The benchmark revision is the most reliable version of the NFP data we get because it's anchored to near-universal administrative records. However, it's not the absolute final word. In future annual revisions, the BLS may make small methodological changes or incorporate even more complete data that can tweak past years again. But these subsequent changes are usually orders of magnitude smaller than the main benchmark adjustment. For all practical trading purposes, treat the benchmark revision as the definitive truth.
Where can I easily access the full revised historical data series after the February report?
The BLS website is the primary source. They update their public databases (like Series CES0000000001 for total nonfarm payrolls) with the revised history simultaneously with the report.
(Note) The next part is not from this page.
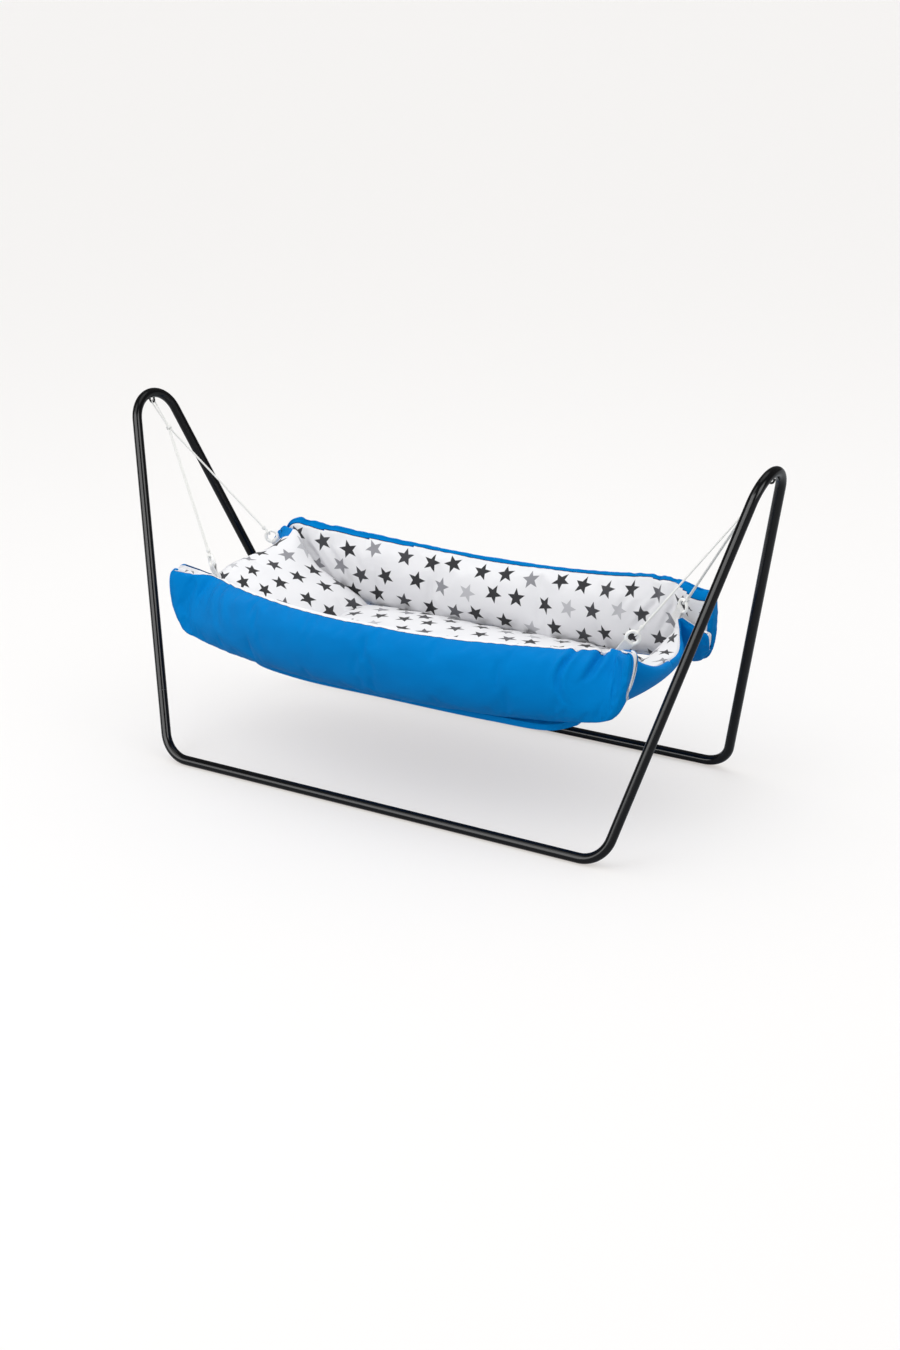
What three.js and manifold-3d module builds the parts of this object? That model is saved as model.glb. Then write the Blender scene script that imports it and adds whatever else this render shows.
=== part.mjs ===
// Hanging baby cradle: a padded cloth nest that swings on white cords in a stand of bent steel tube.
// The stand is four tubes plugged together on inner sleeves; the nest hangs by a sling at each end.
// Millimetres, +Z up, +X along the cradle, the floor at z = 0 and the origin under the middle.
import * as THREE from "three";
import { mergeVertices } from "three/addons/utils/BufferGeometryUtils.js";
import Module from "manifold-3d";

const wasm = await Module();
wasm.setup();

// Fits shared by all pieces
const seat_gap = 0.3;
const soft_gap = 0.45; // between cloth pieces, so that at least the seat gap is left at their rims
const merge_distance = 0.001;

// Stand: two floor rails and two arches of one tube size, bent on one die
const tube_diameter = 20;
const tube_wall = 1.5;
const bend_radius = 64;
const stand_half_width = 262.5;
const leg_rise = 855; // from a rail's centreline up to where an arch's leg lines meet
const leg_lean = 246; // how far the legs lean outwards over that rise
const leg_clearance = 60.29; // from the longest ear's tip to a leg's centreline, at the pinches' height
const joint_height = 128; // where a rail plugs into an arch, above the rail's centreline
const sleeve_length = 80;
const tube_sides = 16;
const bore_sides = 10;
const bend_steps = 6;

// Eyes that carry the cords, bent from wire and welded under each arch
const eye_wire = 4;
const eye_radius = 6;
const eye_drop = 14; // from the tube's centreline to the centre of the eye's round end
const eye_sides = 8;

// Sling cords
const cord_diameter = 3;
const cord_clearance = 0.7; // round the wire of an eye or ring, so that the cord can rock on it
const cord_play = 1.1; // under a ring's wire
const cord_sides = 8;
const hairpin_steps = 2;
const loop_length = 59; // from the eye down to the knot
const knot_diameter = 12;
const knot_wraps = 3;
const ring_knot_diameter = 8.5;
const ring_knot_lift = 5; // above the ring's wire
const ring_knot_wraps = 3;
const strand_spread = 3.4; // between the two strands of a leg
const wrap_points = 3;
const knot_sides = 8;

// Nylon rings and the webbing tabs that hold them
const ring_hole = 18;
const ring_wire = 6.5;
const ring_steps = 20;
const ring_sides = 8;
const tab_width = 20;
const tab_length = 22; // from the pinch to the ring's wire
const strap_thickness = 1.8;
const tab_root = 14; // how deep the tab is sewn in
const tab_points = 8;

// Pinches: the four places where the rims of side and end are sewn together round a tab
const pinch_half_length = 476;
const pinch_half_width = 113;
const pinch_height = 369;
const pinch_spread = 4.5; // from the tab's middle to the middle of each rim

// Bolsters along the two sides
const rim_half_width = 224;
const rim_height_front = 376;
const rim_height_back = 380;
const rim_swell_back = 24; // how much higher the back rim stands towards its ends
const foot_half_width = 206;
const foot_height = 231;
const bolster_fill = 80;
const bolster_bow = 8;
const bolster_edge = 3;
const bolster_along = 36;
const bolster_across = 7;

// Ears: the folded corners that stand out past the pinches
const ear_lengths = { front_left: 84, front_right: 40, back_left: 46, back_right: 62 };
const ear_lifts = { front_left: 15, front_right: 14, back_left: 4, back_right: 46 }; // above the pinch
const ear_spread = 34; // how far an ear's outer rim turns out again past the pinch
const ear_edge = 2;
const lining_lifts = { front_left: 18, front_right: 14, back_left: 4, back_right: -30 }; // inner layer's tip
const lining_spreads = { front_left: 18, front_right: 28, back_left: 28, back_right: 16 };
const crown_heights = { left: 38, right: 52 }; // the back rim's peaks above the pinches
const crown_back_spread = 26; // and how far behind them the peaks stand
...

For a cleaner, chart-ready format, the Federal Reserve Bank of St. Louis's FRED database is excellent. It updates within a day or two, and you can directly download the new vintage of data. Don't rely on third-party financial data vendors to update instantly—always cross-check with the BLS or FRED for the first few days after the revision.

The NFP annual revision isn't a bureaucratic detail. It's a crucial reality check on one of the world's most market-moving data points. By understanding its rhythm, interpreting its message, and avoiding the common pitfalls, you move from reacting to headlines to anticipating shifts in the fundamental landscape. That's an edge worth having.